Messaoud Ould Boulkheir : « Le régime n’est pas démocratique ! »
Il y a un an, l’accord de Dakar mettait un terme à la crise politique mauritanienne. Mais pour le président de l’Assemblée nationale et leader de l’APP, la bataille n’est pas terminée.
Jeune Afrique : Vous avez appelé à « la chute du régime » de Mohamed Ould Abdelaziz. Comment un démocrate peut-il lancer un tel message ?
Messaoud Ould Boulkheir : Ce régime n’est pas démocratique ! Et je n’appelle pas la population à prendre les armes mais à protester. Tout ce que nous ferons aura pour cadre la démocratie. Nous allons organiser des manifestations, des opérations ville morte, des grèves.
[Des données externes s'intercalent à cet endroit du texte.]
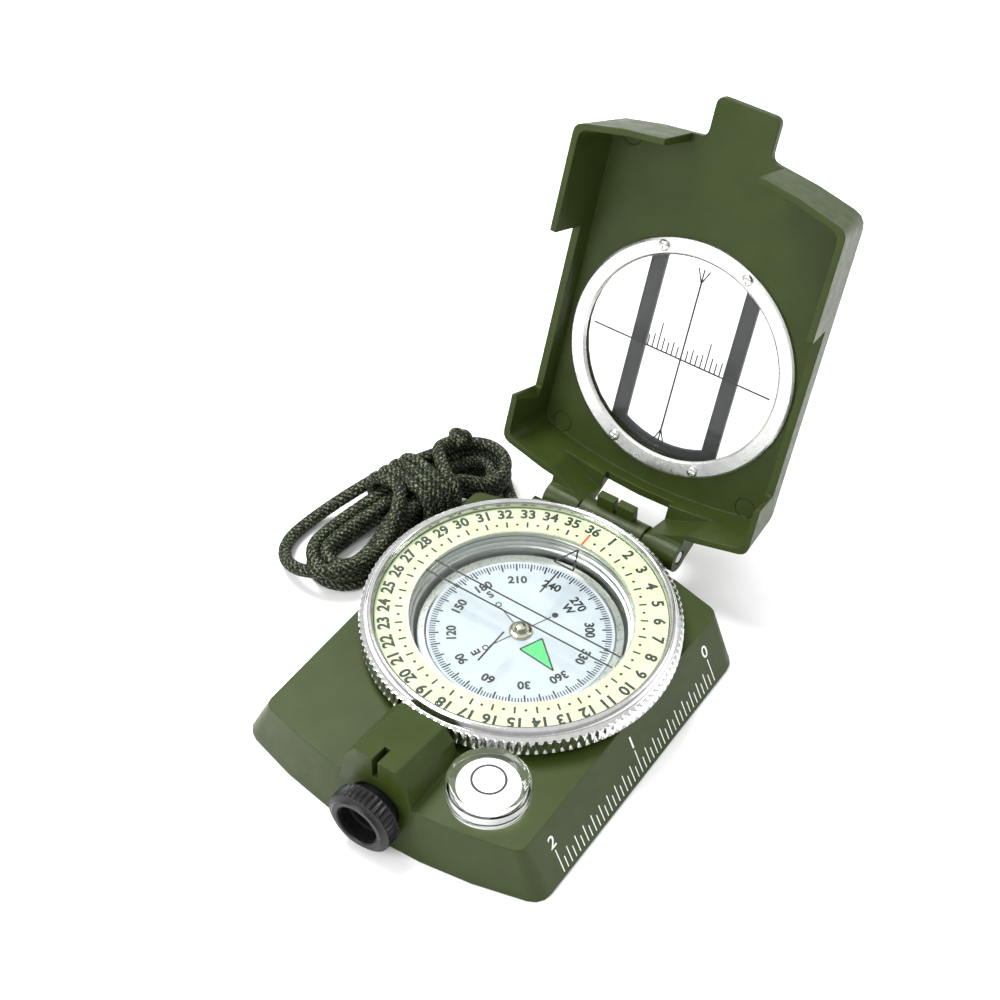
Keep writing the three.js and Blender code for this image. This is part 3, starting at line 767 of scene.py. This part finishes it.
def castings():
    for node in ("base_housing", "lid_shell"):
        dress(node, OLIVE, 0.28)
    dress("base_cover", OLIVE, 0.2)
    dress("sight_strip", STRIP_GREY, 0.12)
    dress("hinge_pin", STEEL, 0.15)
    dress("capsule_window", PLATE_GLASS)
    dress("eye_lens", PLATE_GLASS)
    dress("prism", PRISM_GLASS)
    dress("capsule_gasket", RUBBER)
    dress("bezel_slip_ring", RUBBER)
    dress("bezel_snap_wire", STEEL)
    dress("pivot_post", STEEL)
    dress("card_magnet", MAGNET)
    dress("eyepiece_barrel", BLACK)
    dress("lens_cell", BLACK)


# ---- printed marks ----
def on_dial(angle, radius, z):
    """A place on the dial, at a clockwise angle from +Y, with its own +Y outwards."""
    turn = Matrix.Rotation(-radians(angle), 4, "Z")
    return Matrix.Translation((0, 0, z)) @ turn @ Matrix.Translation((0, radius, 0))


def bar(width, length, thickness=INK):
    """A thin printed bar along Y, centred, on z = 0."""
    return block(-width / 2, width / 2, -length / 2, length / 2, 0, thickness)


def disc(radius, sides=32):
    around = [tau * i / sides for i in range(sides)]
    return prism([(radius * cos(a), radius * sin(a)) for a in around], 0, INK)


def hoop(inner, outer, z=0.0, sides=96, thickness=INK):
    return lathe([(inner, z), (outer, z), (outer, z + thickness), (inner, z + thickness)], sides)


def line_between(a, b, width):
    """A printed line on z = 0 from one point to another."""
    ahead = Vector(b) - Vector(a)
    turn = Matrix.Rotation(atan2(ahead.y, ahead.x) - pi / 2, 4, "Z")
    mid = (Vector(a) + Vector(b)) / 2
    return moved(bar(width, ahead.length), Matrix.Translation((mid.x, mid.y, 0)) @ turn)


def glyphs(text, height, weight=0.035):
    """Printed characters as thin plates, centred on the origin."""
    curve = bpy.data.curves.new("text", "FONT")
    curve.body = text
    curve.extrude = 0.5
    curve.offset = weight
    curve.resolution_u = 4
    holder = bpy.data.objects.new("text", curve)
    mesh = bpy.data.meshes.new_from_object(holder)
    bm = bmesh.new()
    bm.from_mesh(mesh)
    bpy.data.objects.remove(holder)
    bpy.data.curves.remove(curve)
    bpy.data.meshes.remove(mesh)
    xs, ys = [v.co.x for v in bm.verts], [v.co.y for v in bm.verts]
    scale = height / (max(ys) - min(ys))
    centre = Vector(((max(xs) + min(xs)) / 2, (max(ys) + min(ys)) / 2, -0.5))
    bm.transform(Matrix.Diagonal((scale, scale, INK, 1)) @ Matrix.Translation(-centre))
    return bm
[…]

Que reprochez-vous à Ould Abdelaziz ?
Depuis qu’il est au pouvoir, son incurie et l’incompétence de son gouvernement ont entraîné un grand nombre de malheurs. Le terrorisme est en recrudescence. Or, en août 2008, Aziz a justifié son coup d’État par l’incapacité du pouvoir à lutter contre ce phénomène. En outre, il entretient des rapports conflictuels avec nos voisins : le Mali n’a pas apprécié qu’Aziz vilipende son président pour sa façon de traiter le problème du terrorisme, et le Sénégal est irrité par le fait que la Mauritanie ait fixé unilatéralement les points de passage sur la frontière. Sur le dossier du Sahara, la neutralité a été rompue. L’ambassadeur mauritanien s’y est rendu et a tenu des propos favorables à l’une des parties en conflit, le Maroc. Il y a aussi ces nouveaux canaux diplomatiques, du Venezuela à l’Iran, en passant par Cuba. Ils risquent de nous fâcher avec nos partenaires occidentaux. Sans oublier que l’administration est totalement déstructurée. Le régime actuel a écarté les cadres compétents, sous le prétexte de renouveler la classe politique. Mais les ministères ont été confiés à une clientèle parentale et tribale. Du coup, ce gouvernement n’inspire pas confiance et ne fait rien.
De grands chantiers ont pourtant été lancés…
La plupart ont été programmés sous Sidi Ould Cheikh Abdallahi. Par populisme, Aziz s’en est attribué le mérite.
Ahmed Ould Daddah, Mohamed Ould Maouloud et vous-même êtes les seuls piliers de l’opposition depuis près de vingt ans. Pourquoi ?
L’opposition a ses leaders, et chacun est le ciment de son parti. Si Ould Daddah part, je ne suis pas sûr que son parti tienne. À l’Alliance populaire progressiste (APP), c’est pire : ses membres sont accros à Messaoud. Nous ne nous sommes pas imposés par la force ou la corruption, mais par notre travail, notre comportement, nos prises de position. Ceux qui sont pressés n’ont qu’à fonder leurs partis.
La victoire d’Ould Abdelaziz à la présidentielle de juillet 2009 ne vous a-t-elle pas incité à vous remettre en question ?
La Mauritanie est un pays en développement. La population considère que les tenants du pouvoir sont les plus aptes à continuer de l’occuper. Elle n’élit pas nécessairement quelqu’un pour ses qualités intrinsèques.
Si Ould Abdelaziz vous conviait à un dialogue sur des sujets de fond, accepteriez-vous l’invitation ?
Je suis partagé entre ma perception personnelle et mon devoir d’homme politique. S’il y a des garanties, il ne serait pas sensé de rejeter une telle invitation. Mais si ce dialogue devait aider Aziz à terminer son mandat, ce serait non.
L’ancien chef de l’État Ely Ould Mohamed Vall fait-il partie de la Coordination de l’opposition démocratique (COD) ?
Je sais qu’il a de la sympathie pour la COD. Mais il ne s’est jamais joint à nous.
Le regrettez-vous ?
Vous savez, mon opinion d’Ely, qu’il vienne ou non…
Le Groupe de contact international s’était engagé à veiller à la tenue d’un dialogue entre le pouvoir et l’opposition. Que pensez-vous de son suivi ?
Il n’a jamais eu lieu. Le Groupe s’est totalement désengagé depuis la démission de Sidi Ould Cheikh Abdallahi. Il voulait placer Aziz au pouvoir, c’est tout. S’il avait fait autant d’efforts pour suivre la situation politique que pour nous faire signer cette bêtise d’accord de Dakar, peut-être aurait-il tiré quelque chose d’Aziz.